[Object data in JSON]

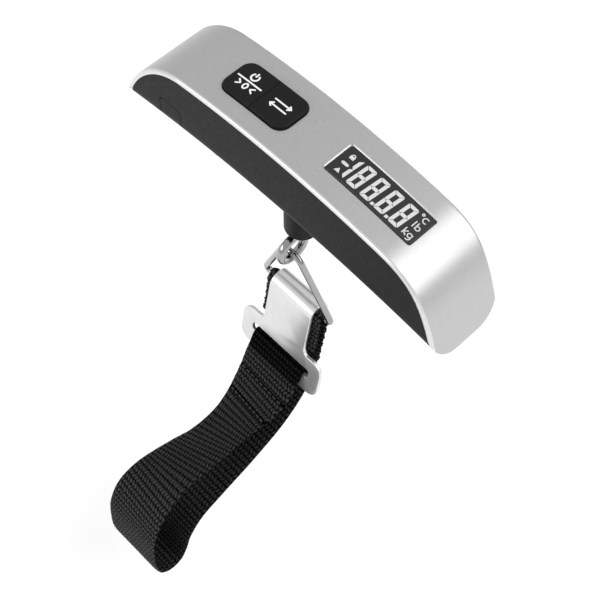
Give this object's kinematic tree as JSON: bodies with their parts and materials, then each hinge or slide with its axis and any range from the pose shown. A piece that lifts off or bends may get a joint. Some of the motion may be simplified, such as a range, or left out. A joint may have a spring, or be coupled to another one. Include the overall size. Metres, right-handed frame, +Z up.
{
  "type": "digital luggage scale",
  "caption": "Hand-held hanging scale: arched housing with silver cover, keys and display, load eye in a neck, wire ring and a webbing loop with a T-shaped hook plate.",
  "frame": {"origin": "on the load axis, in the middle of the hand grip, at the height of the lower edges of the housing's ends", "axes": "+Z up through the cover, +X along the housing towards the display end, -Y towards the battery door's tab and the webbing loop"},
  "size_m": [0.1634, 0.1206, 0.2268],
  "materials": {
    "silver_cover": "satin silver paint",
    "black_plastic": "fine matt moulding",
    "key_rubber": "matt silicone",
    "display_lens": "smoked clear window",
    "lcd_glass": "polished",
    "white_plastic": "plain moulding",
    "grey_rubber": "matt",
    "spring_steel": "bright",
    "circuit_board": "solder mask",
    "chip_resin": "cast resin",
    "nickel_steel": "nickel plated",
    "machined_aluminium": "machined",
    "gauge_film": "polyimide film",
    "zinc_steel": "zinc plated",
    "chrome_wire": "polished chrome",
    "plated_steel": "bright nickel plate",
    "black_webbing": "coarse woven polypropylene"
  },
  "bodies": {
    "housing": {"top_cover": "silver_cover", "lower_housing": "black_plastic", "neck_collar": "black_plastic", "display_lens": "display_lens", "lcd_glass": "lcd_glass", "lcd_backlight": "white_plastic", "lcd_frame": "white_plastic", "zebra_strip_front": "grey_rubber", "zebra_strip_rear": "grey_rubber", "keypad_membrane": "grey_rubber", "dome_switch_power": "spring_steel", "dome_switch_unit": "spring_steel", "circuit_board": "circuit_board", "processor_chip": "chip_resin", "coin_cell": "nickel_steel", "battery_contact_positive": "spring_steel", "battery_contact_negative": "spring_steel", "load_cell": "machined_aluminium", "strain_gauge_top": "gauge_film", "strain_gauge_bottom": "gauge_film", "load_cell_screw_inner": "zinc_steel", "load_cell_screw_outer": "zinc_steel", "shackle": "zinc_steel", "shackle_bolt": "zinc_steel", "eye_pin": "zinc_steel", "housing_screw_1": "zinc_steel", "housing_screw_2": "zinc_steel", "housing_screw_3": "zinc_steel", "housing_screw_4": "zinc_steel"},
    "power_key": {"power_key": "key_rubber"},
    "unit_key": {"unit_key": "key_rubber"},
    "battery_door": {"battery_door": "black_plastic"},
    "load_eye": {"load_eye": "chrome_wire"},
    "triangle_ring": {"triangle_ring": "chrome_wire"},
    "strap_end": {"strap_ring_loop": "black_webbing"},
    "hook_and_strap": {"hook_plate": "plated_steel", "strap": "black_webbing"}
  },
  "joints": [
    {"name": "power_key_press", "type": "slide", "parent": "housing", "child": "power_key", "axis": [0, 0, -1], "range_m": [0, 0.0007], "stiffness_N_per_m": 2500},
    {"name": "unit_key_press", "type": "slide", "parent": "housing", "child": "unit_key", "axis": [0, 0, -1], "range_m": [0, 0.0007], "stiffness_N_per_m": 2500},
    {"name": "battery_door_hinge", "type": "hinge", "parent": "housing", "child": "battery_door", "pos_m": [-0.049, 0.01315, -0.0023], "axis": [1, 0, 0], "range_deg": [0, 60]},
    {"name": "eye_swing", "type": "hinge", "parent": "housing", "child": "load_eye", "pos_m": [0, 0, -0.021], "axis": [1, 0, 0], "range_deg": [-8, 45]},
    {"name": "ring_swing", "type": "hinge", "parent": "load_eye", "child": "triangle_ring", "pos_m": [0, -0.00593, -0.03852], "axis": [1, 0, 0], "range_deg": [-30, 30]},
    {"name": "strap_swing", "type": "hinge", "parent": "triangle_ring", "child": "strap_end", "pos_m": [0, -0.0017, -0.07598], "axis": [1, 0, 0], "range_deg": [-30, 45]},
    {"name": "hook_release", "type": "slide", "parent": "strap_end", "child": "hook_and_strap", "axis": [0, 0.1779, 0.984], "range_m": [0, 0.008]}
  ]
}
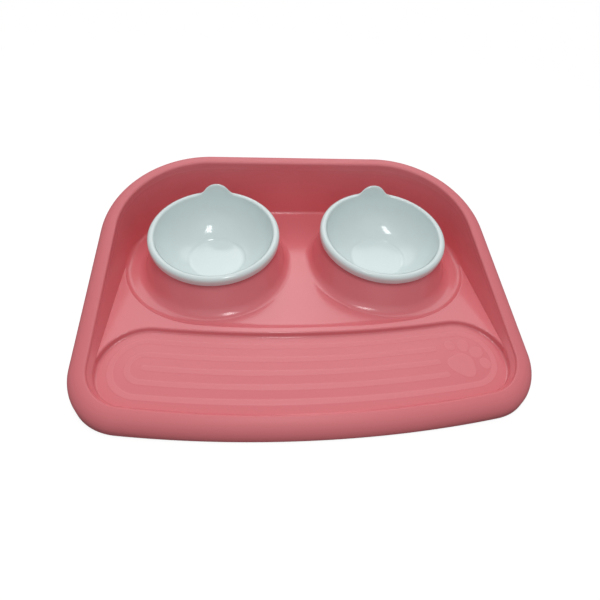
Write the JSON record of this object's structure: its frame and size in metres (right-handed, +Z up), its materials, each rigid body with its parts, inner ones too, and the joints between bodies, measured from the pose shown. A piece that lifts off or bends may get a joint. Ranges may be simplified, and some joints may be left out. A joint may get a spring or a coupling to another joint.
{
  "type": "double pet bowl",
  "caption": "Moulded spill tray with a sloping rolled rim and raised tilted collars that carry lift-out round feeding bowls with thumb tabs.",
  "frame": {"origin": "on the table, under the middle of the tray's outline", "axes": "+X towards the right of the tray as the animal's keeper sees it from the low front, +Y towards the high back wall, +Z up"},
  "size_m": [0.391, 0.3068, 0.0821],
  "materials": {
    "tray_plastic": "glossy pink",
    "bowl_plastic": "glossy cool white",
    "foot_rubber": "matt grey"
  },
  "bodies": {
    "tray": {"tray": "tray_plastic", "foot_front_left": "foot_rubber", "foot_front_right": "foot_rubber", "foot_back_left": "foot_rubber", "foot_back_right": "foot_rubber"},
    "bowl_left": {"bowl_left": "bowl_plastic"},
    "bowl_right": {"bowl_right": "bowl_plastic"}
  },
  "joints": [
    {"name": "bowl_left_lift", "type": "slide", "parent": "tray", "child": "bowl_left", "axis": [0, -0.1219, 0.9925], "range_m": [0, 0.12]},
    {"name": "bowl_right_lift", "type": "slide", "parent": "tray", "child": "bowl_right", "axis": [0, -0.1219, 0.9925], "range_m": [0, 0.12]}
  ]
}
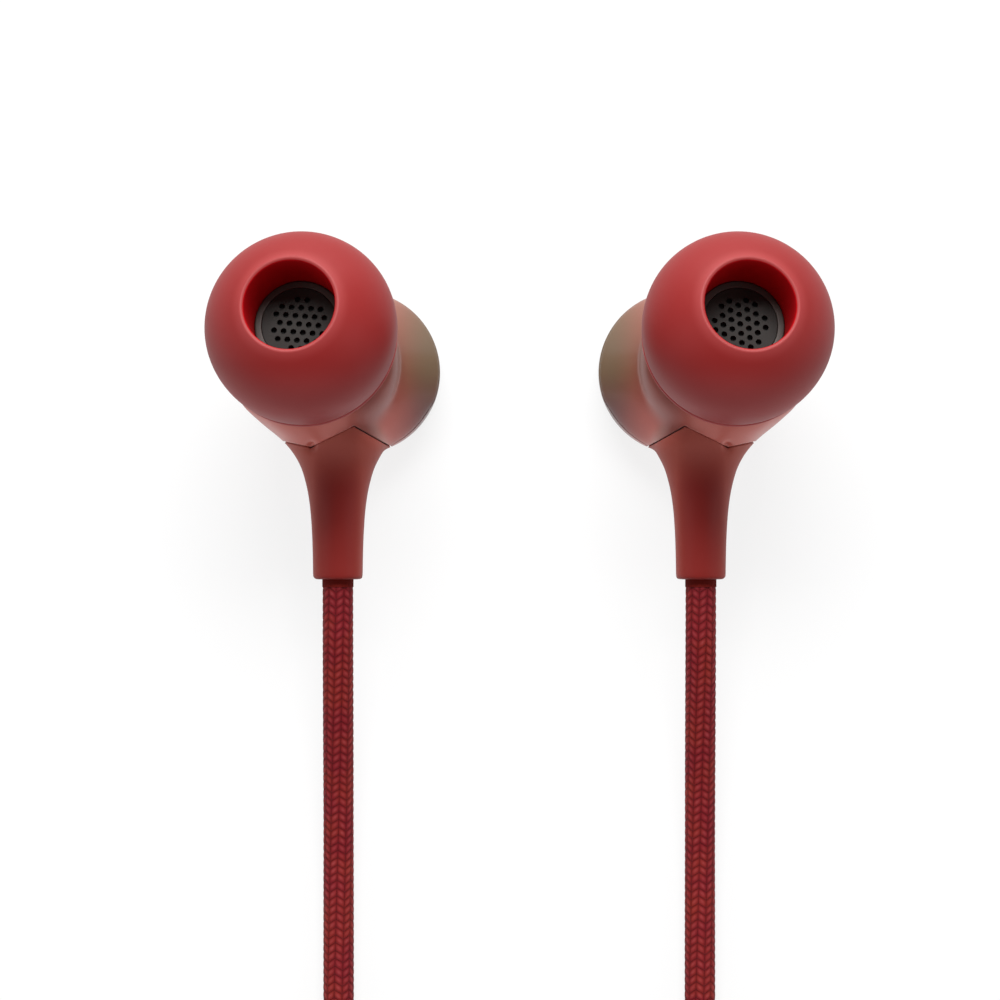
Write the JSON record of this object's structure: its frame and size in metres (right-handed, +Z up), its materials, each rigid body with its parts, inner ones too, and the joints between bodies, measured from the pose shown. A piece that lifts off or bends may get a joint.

▶ _EXERCISE_: Without leaving anything out, quote all the data.

▶ _THE SOLUTION_:
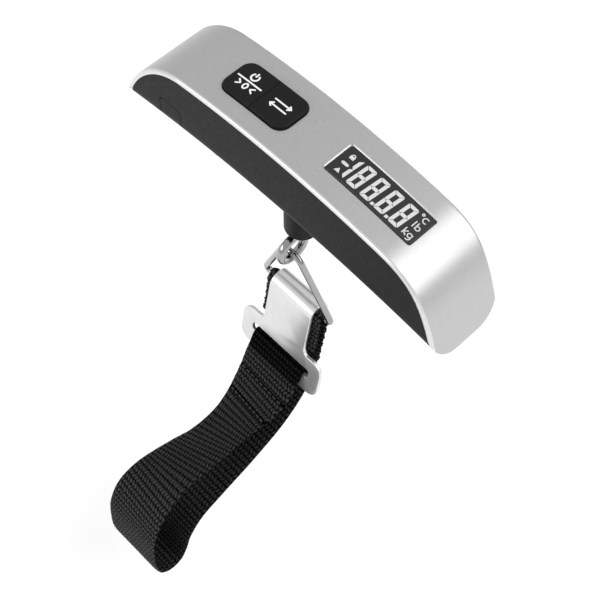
Give this object's kinematic tree as JSON: bodies with their parts and materials, then each hinge or slide with its axis and any range from the pose shown. A piece that lifts off or bends may get a joint. Some of the motion may be simplified, such as a range, or left out. A joint may have a spring, or be coupled to another one. Include the overall size. Metres, right-handed frame, +Z up.
{
  "type": "digital luggage scale",
  "caption": "Hand-held hanging scale: arched housing with silver cover, keys and display, load eye in a neck, wire ring and a webbing loop with a T-shaped hook plate.",
  "frame": {"origin": "on the load axis, in the middle of the hand grip, at the height of the lower edges of the housing's ends", "axes": "+Z up through the cover, +X along the housing towards the display end, -Y towards the battery door's tab and the webbing loop"},
  "size_m": [0.1634, 0.1206, 0.2268],
  "materials": {
    "silver_cover": "satin silver paint",
    "black_plastic": "fine matt moulding",
    "key_rubber": "matt silicone",
    "display_lens": "smoked clear window",
    "lcd_glass": "polished",
    "white_plastic": "plain moulding",
    "grey_rubber": "matt",
    "spring_steel": "bright",
    "circuit_board": "solder mask",
    "chip_resin": "cast resin",
    "nickel_steel": "nickel plated",
    "machined_aluminium": "machined",
    "gauge_film": "polyimide film",
    "zinc_steel": "zinc plated",
    "chrome_wire": "polished chrome",
    "plated_steel": "bright nickel plate",
    "black_webbing": "coarse woven polypropylene"
  },
  "bodies": {
    "housing": {"top_cover": "silver_cover", "lower_housing": "black_plastic", "neck_collar": "black_plastic", "display_lens": "display_lens", "lcd_glass": "lcd_glass", "lcd_backlight": "white_plastic", "lcd_frame": "white_plastic", "zebra_strip_front": "grey_rubber", "zebra_strip_rear": "grey_rubber", "keypad_membrane": "grey_rubber", "dome_switch_power": "spring_steel", "dome_switch_unit": "spring_steel", "circuit_board": "circuit_board", "processor_chip": "chip_resin", "coin_cell": "nickel_steel", "battery_contact_positive": "spring_steel", "battery_contact_negative": "spring_steel", "load_cell": "machined_aluminium", "strain_gauge_top": "gauge_film", "strain_gauge_bottom": "gauge_film", "load_cell_screw_inner": "zinc_steel", "load_cell_screw_outer": "zinc_steel", "shackle": "zinc_steel", "shackle_bolt": "zinc_steel", "eye_pin": "zinc_steel", "housing_screw_1": "zinc_steel", "housing_screw_2": "zinc_steel", "housing_screw_3": "zinc_steel", "housing_screw_4": "zinc_steel"},
    "power_key": {"power_key": "key_rubber"},
    "unit_key": {"unit_key": "key_rubber"},
    "battery_door": {"battery_door": "black_plastic"},
    "load_eye": {"load_eye": "chrome_wire"},
    "triangle_ring": {"triangle_ring": "chrome_wire"},
    "strap_end": {"strap_ring_loop": "black_webbing"},
    "hook_and_strap": {"hook_plate": "plated_steel", "strap": "black_webbing"}
  },
  "joints": [
    {"name": "power_key_press", "type": "slide", "parent": "housing", "child": "power_key", "axis": [0, 0, -1], "range_m": [0, 0.0007], "stiffness_N_per_m": 2500},
    {"name": "unit_key_press", "type": "slide", "parent": "housing", "child": "unit_key", "axis": [0, 0, -1], "range_m": [0, 0.0007], "stiffness_N_per_m": 2500},
    {"name": "battery_door_hinge", "type": "hinge", "parent": "housing", "child": "battery_door", "pos_m": [-0.049, 0.01315, -0.0023], "axis": [1, 0, 0], "range_deg": [0, 60]},
    {"name": "eye_swing", "type": "hinge", "parent": "housing", "child": "load_eye", "pos_m": [0, 0, -0.021], "axis": [1, 0, 0], "range_deg": [-8, 45]},
    {"name": "ring_swing", "type": "hinge", "parent": "load_eye", "child": "triangle_ring", "pos_m": [0, -0.00593, -0.03852], "axis": [1, 0, 0], "range_deg": [-30, 30]},
    {"name": "strap_swing", "type": "hinge", "parent": "triangle_ring", "child": "strap_end", "pos_m": [0, -0.0017, -0.07598], "axis": [1, 0, 0], "range_deg": [-30, 45]},
    {"name": "hook_release", "type": "slide", "parent": "strap_end", "child": "hook_and_strap", "axis": [0, 0.1779, 0.984], "range_m": [0, 0.008]}
  ]
}
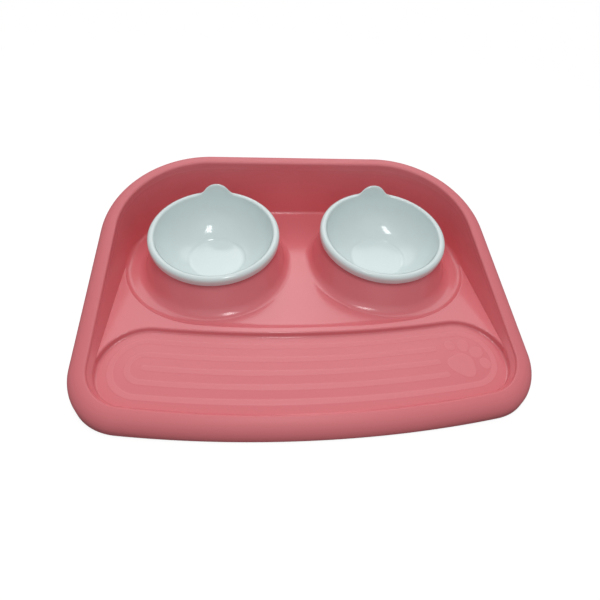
Write the JSON record of this object's structure: its frame and size in metres (right-handed, +Z up), its materials, each rigid body with its parts, inner ones too, and the joints between bodies, measured from the pose shown. A piece that lifts off or bends may get a joint. Ranges may be simplified, and some joints may be left out. A joint may get a spring or a coupling to another joint.
{
  "type": "double pet bowl",
  "caption": "Moulded spill tray with a sloping rolled rim and raised tilted collars that carry lift-out round feeding bowls with thumb tabs.",
  "frame": {"origin": "on the table, under the middle of the tray's outline", "axes": "+X towards the right of the tray as the animal's keeper sees it from the low front, +Y towards the high back wall, +Z up"},
  "size_m": [0.391, 0.3068, 0.0821],
  "materials": {
    "tray_plastic": "glossy pink",
    "bowl_plastic": "glossy cool white",
    "foot_rubber": "matt grey"
  },
  "bodies": {
    "tray": {"tray": "tray_plastic", "foot_front_left": "foot_rubber", "foot_front_right": "foot_rubber", "foot_back_left": "foot_rubber", "foot_back_right": "foot_rubber"},
    "bowl_left": {"bowl_left": "bowl_plastic"},
    "bowl_right": {"bowl_right": "bowl_plastic"}
  },
  "joints": [
    {"name": "bowl_left_lift", "type": "slide", "parent": "tray", "child": "bowl_left", "axis": [0, -0.1219, 0.9925], "range_m": [0, 0.12]},
    {"name": "bowl_right_lift", "type": "slide", "parent": "tray", "child": "bowl_right", "axis": [0, -0.1219, 0.9925], "range_m": [0, 0.12]}
  ]
}
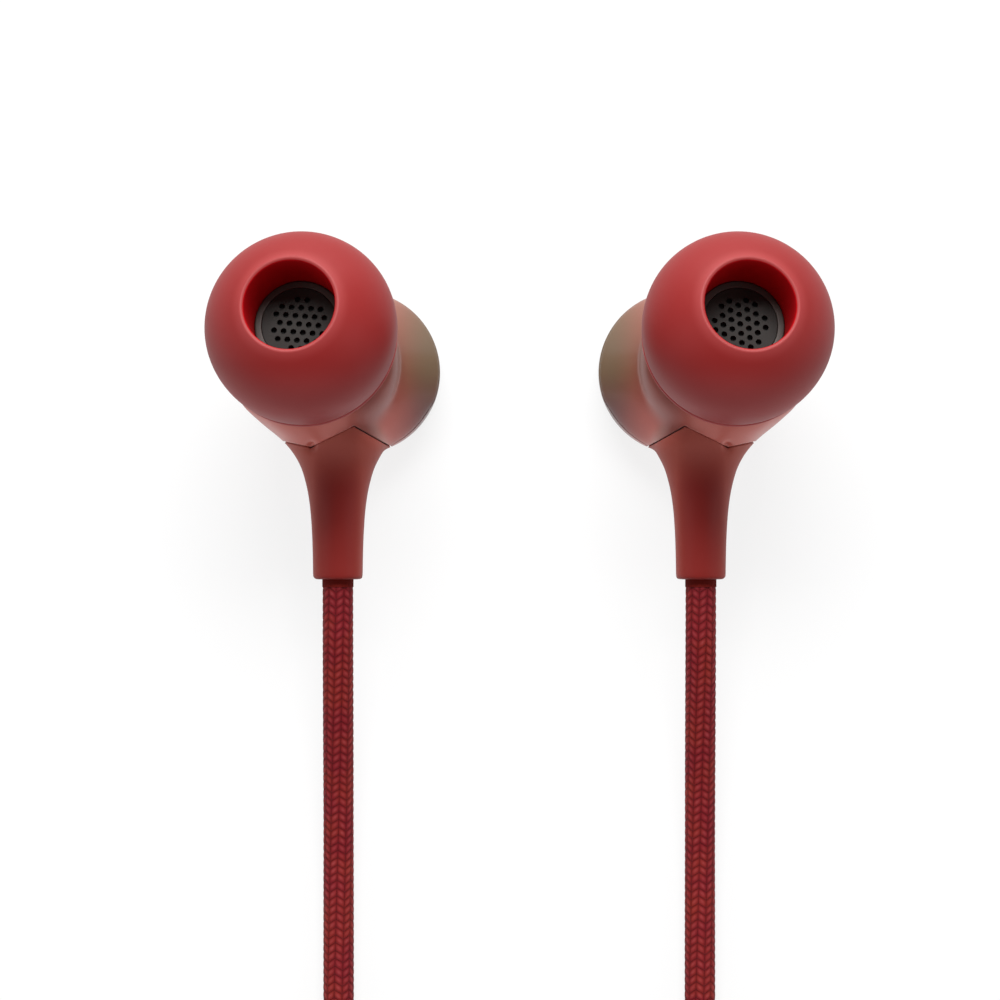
Write the JSON record of this object's structure: its frame and size in metres (right-handed, +Z up), its materials, each rigid body with its parts, inner ones too, and the joints between bodies, measured from the pose shown. A piece that lifts off or bends may get a joint.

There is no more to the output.